Jensen ist klare Gegnerin der Vermessung des Wohlstands per Bruttoinlandsprodukt (BIP). „Sollte es weiterhin der zentrale volkswirtschaftliche Indikator bleiben, nützt das vor allem denen, deren persönlicher Vorteil auf diese Weise in der Öffentlichkeit als positiv für die Allgemeinheit dasteht“, schreibt die Autorin. Dass sie eine solche pauschale Behauptung aufstellt, kann man, muss man ihr aber nicht übel nehmen. Geradezu langweilig ist es aber, dass sie für das Gelingen eines nicht am BIP orientierten Staates ausgerechnet das bereits hundertausendfach zitierte buddhistische Königreich Buthan anführt. Bhutan machte sich zwar das Bruttosozialglück zum Staatsziel, aber niemand käme doch ernsthaft auf die Idee, deswegen dorthin auszuwandern! Der Mikrokosmos Buthan als Alternative überzeugte bislang den Westen genauso wenig wie Vanuatu im Südpazifik oder in Kolumbien – dort sollen laut dem „Happy Planet Index“ die glücklichsten Menschen leben.

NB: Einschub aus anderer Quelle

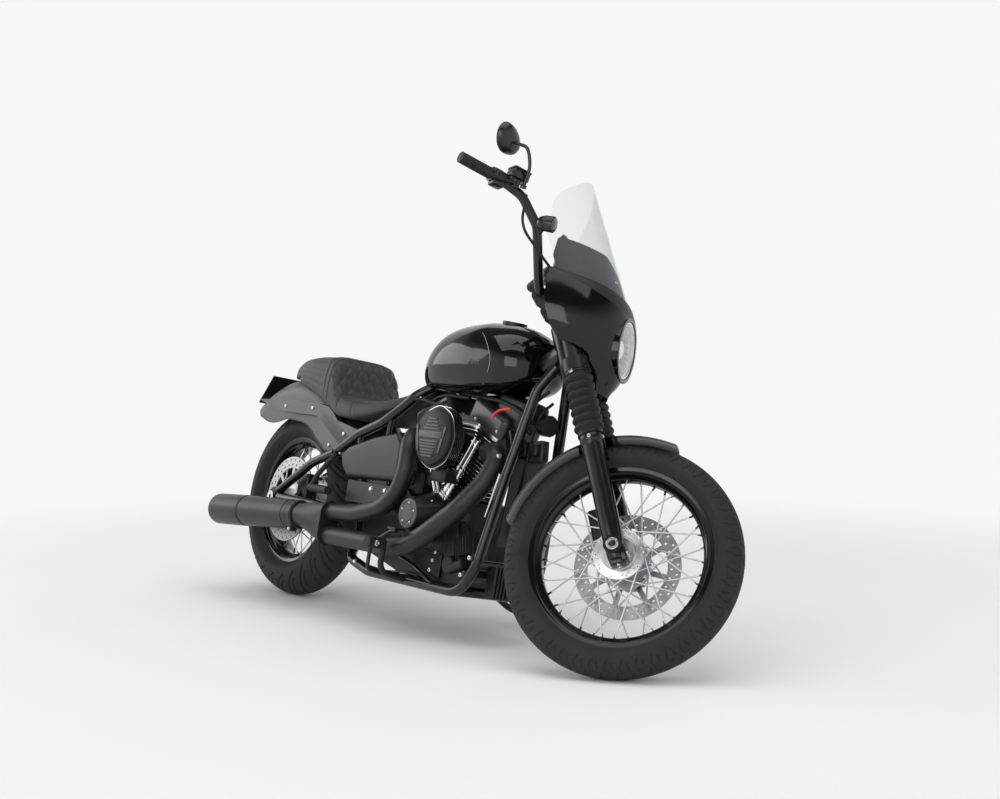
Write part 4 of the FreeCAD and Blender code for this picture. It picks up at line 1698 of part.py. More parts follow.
def make_rear_caliper():
    """Caliper over the rear disc, held to the swingarm."""
    place = rear_axle + Vector(0.80 * v.rear_disc_radius, -v.rear_disc_offset, 0.28 * v.rear_disc_radius)
    block = Part.makeBox(v.caliper_height, v.caliper_width, v.caliper_length)
    block.translate(Vector(-v.caliper_height / 2, v.caliper_inner - v.caliper_width, -v.caliper_length / 2))
    block = block.makeFillet(v.caliper_slot, block.Edges)
    block.translate(place)
    slot = Part.makeCylinder(v.rear_disc_radius + v.hub_side_gap, v.caliper_slot,
                             rear_axle + Vector(0, -v.rear_disc_offset - v.caliper_slot / 2, 0), ACROSS)
    arm = upright("swingarm")
    tie = rod(place - Vector(0, 0.4 * v.caliper_width, 0),
              Vector(place.x, -v.swingarm_half_width, rear_axle.z), 0.5 * v.swingarm_radius)
    keep_shape(fused([block, tie]).cut(slot).cut(arm), "rear_caliper", "chassis")


make_wheels()
make_axles()
make_fork()
make_front_fender()
make_fairing()
make_screen()
make_handlebar()
make_front_caliper()
make_brake_line()
make_frame()
make_swingarm()
make_stand()
make_cases()
for ending, side in (("front", 1), ("rear", -1)):
    make_cylinder("cylinder_" + ending, side)
    make_rocker_cover("rocker_cover_" + ending, side)
make_pushrods()
make_covers()
make_exhaust()
make_muffler()
doc.recompute()
make_tank()
make_seat()
make_rear_end()
make_side_covers()
make_front_fittings()
make_foot_controls()
make_belt()
make_rear_caliper()
doc.recompute()

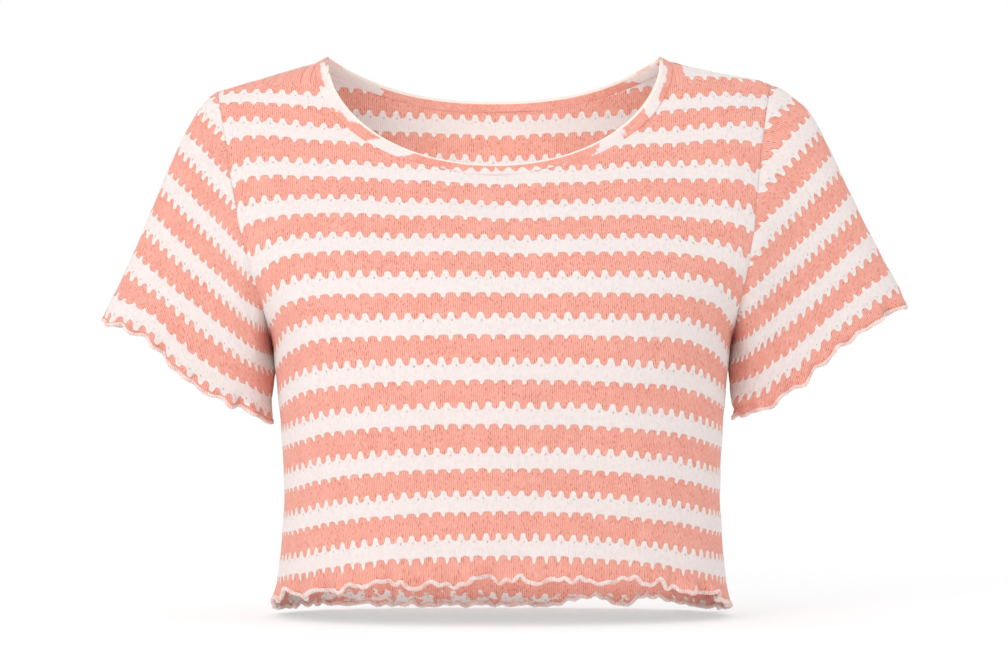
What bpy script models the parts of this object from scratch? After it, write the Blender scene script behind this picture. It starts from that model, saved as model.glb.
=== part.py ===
"""A cropped, short-sleeved, striped knit sweater, filled out as if worn, with no wearer.

Metres, +Z up. The front faces -Y, and the wearer's left side is +X. The origin is where the
wearer's shoulders hold it: midway between the two neck points, at the top of the shoulders.

The body is one form, given by level sections and a shoulder ridge. The front and the back are
cut from it along the hem, side seams, armholes, shoulder seams and neckline. Each sleeve is a
loft from its armhole to its cuff. The neckband is a strip folded over the neck edge, and a rolled
overlock edge runs round the hem and each cuff in small waves.
"""

import math

import bpy
import numpy as np

# ---------------------------------------------------------------- driving dimensions, in metres
SIDE_LENGTH = 0.3813  # from the neck point down to the hem at the side seams
NECK_HALF = 0.1158  # half the width of the neck opening
FRONT_NECK_DROP = 0.0750
BACK_NECK_DROP = 0.0255
BACK_NECK_SQUARENESS = 2.3
SHOULDER_HALF = 0.193  # half the width between the tips of the shoulders
SHOULDER_SLOPE = 0.30
SHOULDER_SOFTNESS = 0.020  # rounds the ridge's line over the neck
UNDERARM = -0.194
UNDERARM_TURN = 2.5  # how far round the armhole, in radians, its underarm part starts
LEAN = 0.0053  # the shoulders sit this much towards -X
LEAN_LOW, LEAN_HIGH = -0.21, -0.05

CLOTH = 0.0014
SEAM = 0.0005  # between the edges of two panels
ARMHOLE_SEAM = 0.0009  # between a panel and a sleeve, which turn towards each other inside
SEAM_STRIP = 0.0015  # the last strip of faces beside a seam

FRONT, BACK = -1, 1
SQUARENESS = {FRONT: 2.4, BACK: 2.7}  # exponent of the level sections
HEM_LIFT = {FRONT: 0.0222, BACK: -0.0040}  # the bust carries the middle of the front hem up
RIDGE_ROUNDING = {FRONT: 0.035, BACK: 0.042}  # height of the rounded top of the shoulders

# The level sections of the body: half its width, and how far its front and back stand from the
# plane of the side seams. Above the underarm the outer part of each section is cut away.
SECTIONS = {
    "height": (-0.400, -0.3836, -0.360, -0.338, -0.305, -0.270, -0.240, -0.210, -0.188,
               -0.165, -0.140, -0.115, -0.090, -0.065, -0.040, 0.030),
    "half_width": (0.1617, 0.1602, 0.1562, 0.1542, 0.1522, 0.1537, 0.1559, 0.1597, 0.1637,
                   0.1765, 0.1930, 0.2050, 0.2120, 0.2160, 0.2180, 0.2180),
    "front_depth": (0.1150, 0.1140, 0.1120, 0.1110, 0.1115, 0.1140, 0.1170, 0.1185, 0.1165,
                    0.1095, 0.0960, 0.0770, 0.0580, 0.0450, 0.0390, 0.0340),
    "back_depth": (0.0900, 0.0890, 0.0875, 0.0865, 0.0865, 0.0885, 0.0920, 0.0955, 0.0970,
                   0.0975, 0.0960, 0.0925, 0.0870, 0.0790, 0.0690, 0.0480),
}

# The armhole seam as seen from the front, from the tip of the shoulder down.
ARMHOLE = {
    "height": (-0.175, -0.153, -0.137, -0.120, -0.104, -0.084, -0.065, -0.050),
    "half_width": (0.1645, 0.1700, 0.1732, 0.1774, 0.1797, 0.1830, 0.1855, 0.1877),
}

# Each cuff is an oval. Its outer and inner corners are given across (away from the body's
# middle) and up. The top of its sleeve leaves the shoulder and arrives at the cuff at these
# angles, in degrees below level. Each pull is how far the angle carries, as a share of the
# sleeve's length.
CUFFS = {
    "left": {
        "hand": 1,
        "outer": (0.2840, -0.1695),
        "inner": (0.1625, -0.2510),
        "leaves": -4.3,
        "leaves_pull": 0.584,
        "arrives": 58.8,
        "arrives_pull": 1.881,
    },
    "right": {
        "hand": -1,
        "outer": (0.2790, -0.1780),
        "inner": (0.1610, -0.2520),
        "leaves": 35.2,
        "leaves_pull": 0.462,
        "arrives": 62.1,
        "arrives_pull": 1.144,
    },
}
CUFF_DEPTH = 0.027  # half its thickness from front to back
CUFF_FORWARD = 0.004
CUFF_SQUARENESS = 2.2
CUFF_DIP = {FRONT: 0.0025, BACK: 0.0015}  # how far each side of a cuff hangs past its corners
SLEEVE_ANGLE = 65.0  # of the whole sleeve, in degrees below level
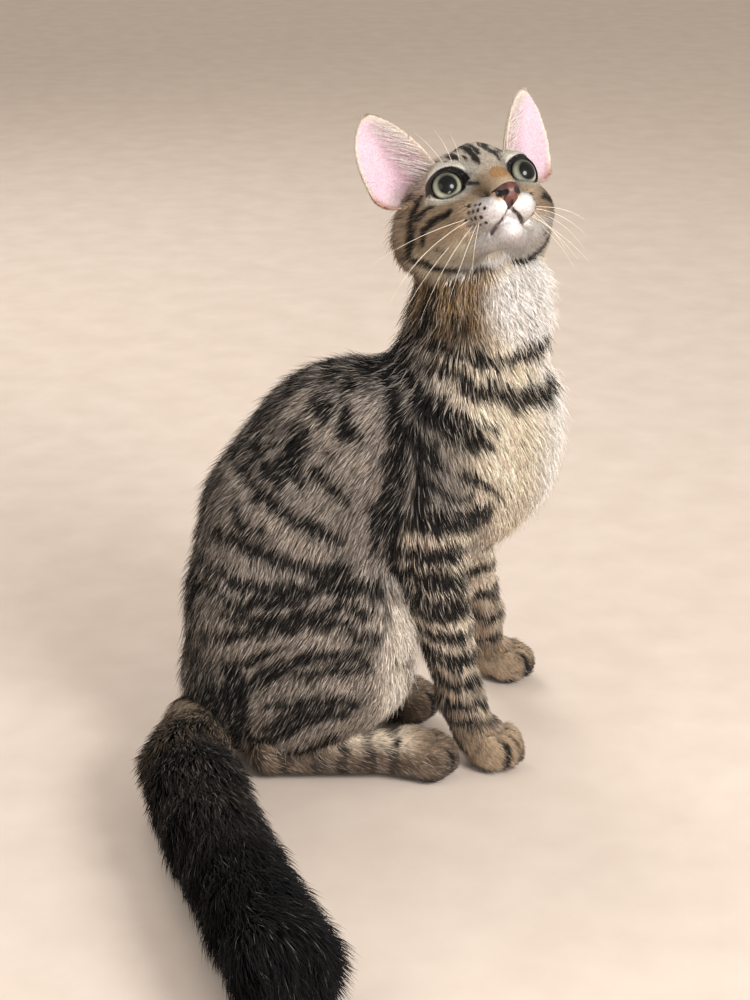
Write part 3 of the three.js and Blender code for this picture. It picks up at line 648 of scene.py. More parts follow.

Dass aber in diesem Ranking beispielsweise die USA unter „ferner liefen“ geführt werden, obwohl sie doch das „Glücksstreben“ („pursuit of happiness“) in ihrer Unabhängigkeitserklärung verankert haben, muss zu der Einsicht führen, dass es nicht allein Aufgabe eines Staates sein kann, für eine gesteigerte Lebensqualität im Einklang mit Gesellschaft und Umwelt zu sorgen. Annette Jensens Buch demonstriert, dass jeder Bürger aufgefordert ist, seinen Beitrag für ein anderes Wirtschaften und ein besseres Leben in seiner Region oder in seinem Land zu leisten. Dann kann das, was Buthan vormacht, auch in Hückeswagen, Süderlügum oder Unterübermoos Realität werden.